• _Exercise aim_: Output each line of the material exactly as it stands.
• • • • •
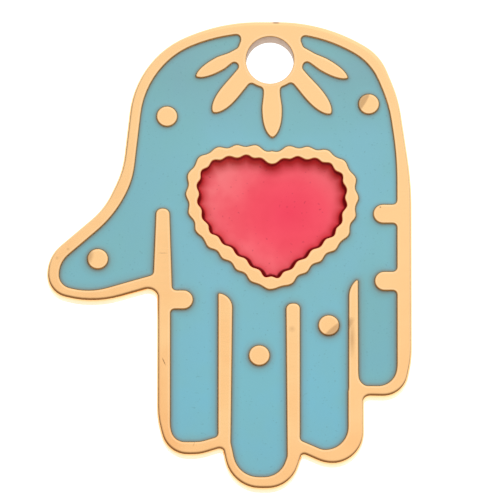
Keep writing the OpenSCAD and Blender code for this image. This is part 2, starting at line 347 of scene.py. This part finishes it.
# Marks of wear on the face: a scratch on the index finger, a nick at the top,
# smudges and small pits. The last three rows are painted shade on the sides of three dots.
# Lengths are in millimetres and turns in degrees.
# [across, up, half length, half width, turn, share that fades, strength]
WEAR_AND_DOT_SHADE = [
    [-3.416, -5.72, 0.26, 0.030, -66, 0.5, 0.7],
    [2.43, 12.36, 0.26, 0.060, -2, 0.5, 0.8],
    [6.40, -4.50, 1.15, 0.20, 90, 0.9, 0.30],
    [3.27, -3.99, 0.22, 0.22, 0, 0.9, 0.2],
    [-3.47, 0.05, 0.30, 0.025, 0, 0.5, 0.35],
    [-1.85, -10.11, 0.15, 0.025, 70, 0.5, 0.3],
    [-8.43, 0.266, 0.10, 0.10, 0, 0.8, 0.25],
    [-9.00, -0.21, 0.12, 0.12, 0, 0.8, 0.2],
    [7.886, 2.50, 0.06, 0.05, 0, 0.5, 0.6],
    [6.80, 8.27, 1.30, 0.42, 60, 0.2, 0.38],
    [-7.48, -0.10, 0.60, 0.42, 75, 0.45, 0.34],
    [5.56, -4.22, 1.30, 0.42, 41, 0.25, 0.36],
]
MARK_DEPTH = 0.25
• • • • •
• _Finished task_:
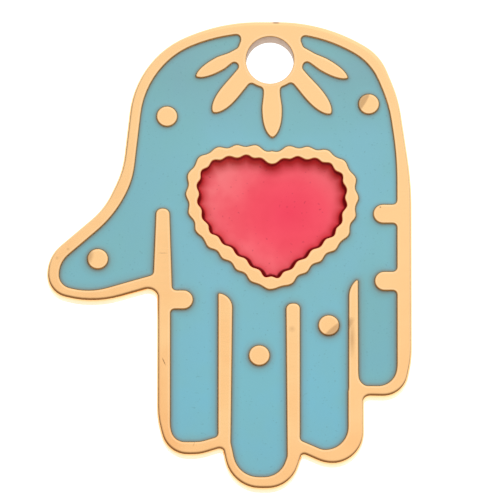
Keep writing the OpenSCAD and Blender code for this image. This is part 2, starting at line 347 of scene.py. This part finishes it.
# Marks of wear on the face: a scratch on the index finger, a nick at the top,
# smudges and small pits. The last three rows are painted shade on the sides of three dots.
# Lengths are in millimetres and turns in degrees.
# [across, up, half length, half width, turn, share that fades, strength]
WEAR_AND_DOT_SHADE = [
    [-3.416, -5.72, 0.26, 0.030, -66, 0.5, 0.7],
    [2.43, 12.36, 0.26, 0.060, -2, 0.5, 0.8],
    [6.40, -4.50, 1.15, 0.20, 90, 0.9, 0.30],
    [3.27, -3.99, 0.22, 0.22, 0, 0.9, 0.2],
    [-3.47, 0.05, 0.30, 0.025, 0, 0.5, 0.35],
    [-1.85, -10.11, 0.15, 0.025, 70, 0.5, 0.3],
    [-8.43, 0.266, 0.10, 0.10, 0, 0.8, 0.25],
    [-9.00, -0.21, 0.12, 0.12, 0, 0.8, 0.2],
    [7.886, 2.50, 0.06, 0.05, 0, 0.5, 0.6],
    [6.80, 8.27, 1.30, 0.42, 60, 0.2, 0.38],
    [-7.48, -0.10, 0.60, 0.42, 75, 0.45, 0.34],
    [5.56, -4.22, 1.30, 0.42, 41, 0.25, 0.36],
]
MARK_DEPTH = 0.25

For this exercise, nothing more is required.